The most recent wet/dry rundown on the TABC website is from November 2017. It’s complicated, billed as “a list of completely wet and completely dry counties. All other counties are a combination of wet and dry areas.”
The list includes 55 wet counties alphabetically, Aransas through Zavala, in which “all alcoholic beverage sales are legal everywhere in the county.” Around here, those counties include Burnet, Comal, Fayette, Gonzales, Guadalupe and San Saba.
And there were six counties in which “no sales of alcoholic beverages are legal anywhere in the county.” My congratulations to the right-thinking folks in those right-thinking counties: Hemphill, Kent, Martin, Roberts, Throckmorton and Borden. (There’s something so right about alkyhol sales being illegal in Borden County.)
Reviewing here: There are 55 wet counties and six dry counties. That accounts for 61 of our 254 counties, which means it gets real complicated real fast in 193 counties, including the ones in which most American-Statesman readers reside. (Back in 2003 there were 35 completely wet counties and 51 completely dry counties.)
From TABC: “Although the laws regulating the alcoholic beverage industry are consistent statewide, the Alcoholic Beverage Code allows local determination of the types of alcoholic beverages which may be sold and how they can be sold by means of local option elections. Elections can be held by counties, cities or individual justice of the peace precincts.”
And keep this TABC caveat in mind: “Please note that an area annexed to a city may assume the same or certain privileges regarding the sale of alcoholic beverages if certain, and very specific, conditions are met.”
The most recent TABC map shows Travis, Williamson, Hays, Caldwell and Bastrop counties as “partially wet.” And TABC helpfully points out the 10 issues on which a community can vote in determining local alcohol rules, including “the legal sale of beer for off-premise consumption only” and “the legal sale of wine on the premises of a holder of a winery permit.”
Ok. So let’s see what applies where. TABC has a handy spreadsheet for that. The May 2018 version has 2,431 lines telling you what you can and can’t buy where. Lines 2,174 to 2,195 tell you what’s legal in various parts of Travis County. Lines 2,346 to 2,364 do the same for various locations in Williamson County.
And if this level of detail isn’t enough, there are notes, some are as simple as this one for Cherokee County: “Only Troup is wet.”

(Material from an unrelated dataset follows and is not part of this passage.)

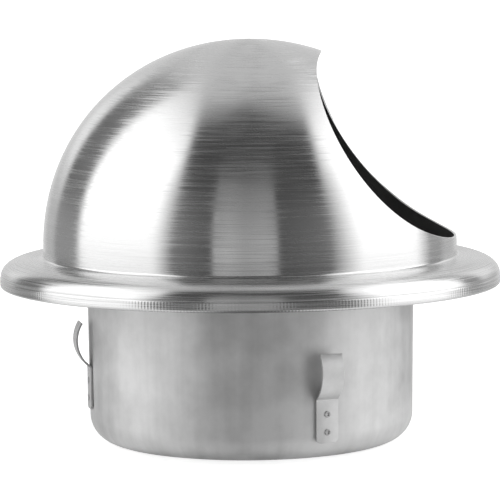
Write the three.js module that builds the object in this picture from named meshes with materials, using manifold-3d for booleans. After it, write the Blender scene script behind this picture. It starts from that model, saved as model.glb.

Some are a little thicker: “Edwards County is ‘wet’ for the sale of all alcoholic beverages, except mixed beverages, in all parts of the county except within the boundaries of old JP Precinct 2 as it existed on 09/26/1936.”
And there’s this one: “Anderson County and JP precincts partially wet by virtue of local option in city of Palestine. All JP precincts had slice of city at time of election. City, however, has local ordinance that will only permit licensed establishments in certain portions of town. Hence, while Palestine is shown as ‘wet’ for all alcoholic beverages for off-premises consumption and for mixed beverages in restaurants, much of the city may be effectively dry due to the local ordinance.”
Oh, and there’s this disclaimer atop the spreadsheet: “This list is not guaranteed accurate. Additional local option elections may have taken place that have affected this list.”
It’s almost enough to make a prohibitionist reach for a stiff drink.
Translation please …
Here’s the Texas Election Code list of the alcohol-related rules that a community can vote on, and the Texas Alcoholic Beverage Commission’s interpretation.
1. “The legal sale of beer for off-premise consumption only.” = Beer in a grocery or convenience store.
2. “The legal sale of beer.” = Beer in a grocery or convenience store AND beer in a bar or restaurant.
3. “The legal sale of beer and wine for off-premise consumption only.” = Beer, malt liquor and wine in a grocery or convenience store.
4. “The legal sale of beer and wine.” = Beer, malt liquor and wine in a grocery or convenience store AND beer, malt liquor and wine in a bar or restaurant.
5. “The legal sale of all alcoholic beverages for off-premise consumption only.” = Beer, malt liquor and wine in a grocery or convenience store AND beer, malt liquor, wine and distilled spirits in a liquor store.
6. “The legal sale of all alcoholic beverage except mixed beverages.” = Beer, malt liquor and wine in a grocery or convenience store AND beer, malt liquor, wine and distilled spirits in a liquor store AND beer, malt liquor and wine in a bar or restaurant.
7. “The legal sale of all alcoholic beverages including mixed beverages.” = Beer, malt liquor and wine in a grocery or convenience store AND beer, malt liquor, wine and distilled spirits in a liquor store AND beer, malt liquor, wine and distilled spirits in a bar or restaurant.
8. “The legal sale of mixed beverages.” = Beer, malt liquor, wine and distilled spirits in a bar or restaurant.
9. “The legal sale of mixed beverages in restaurants by food and beverage certificate holders only.” = Beer, malt liquor, wine and distilled spirits only in a restaurant.
10. “The legal sale of wine on the premises of a holder of a winery permit.” = The sale of wine at a winery.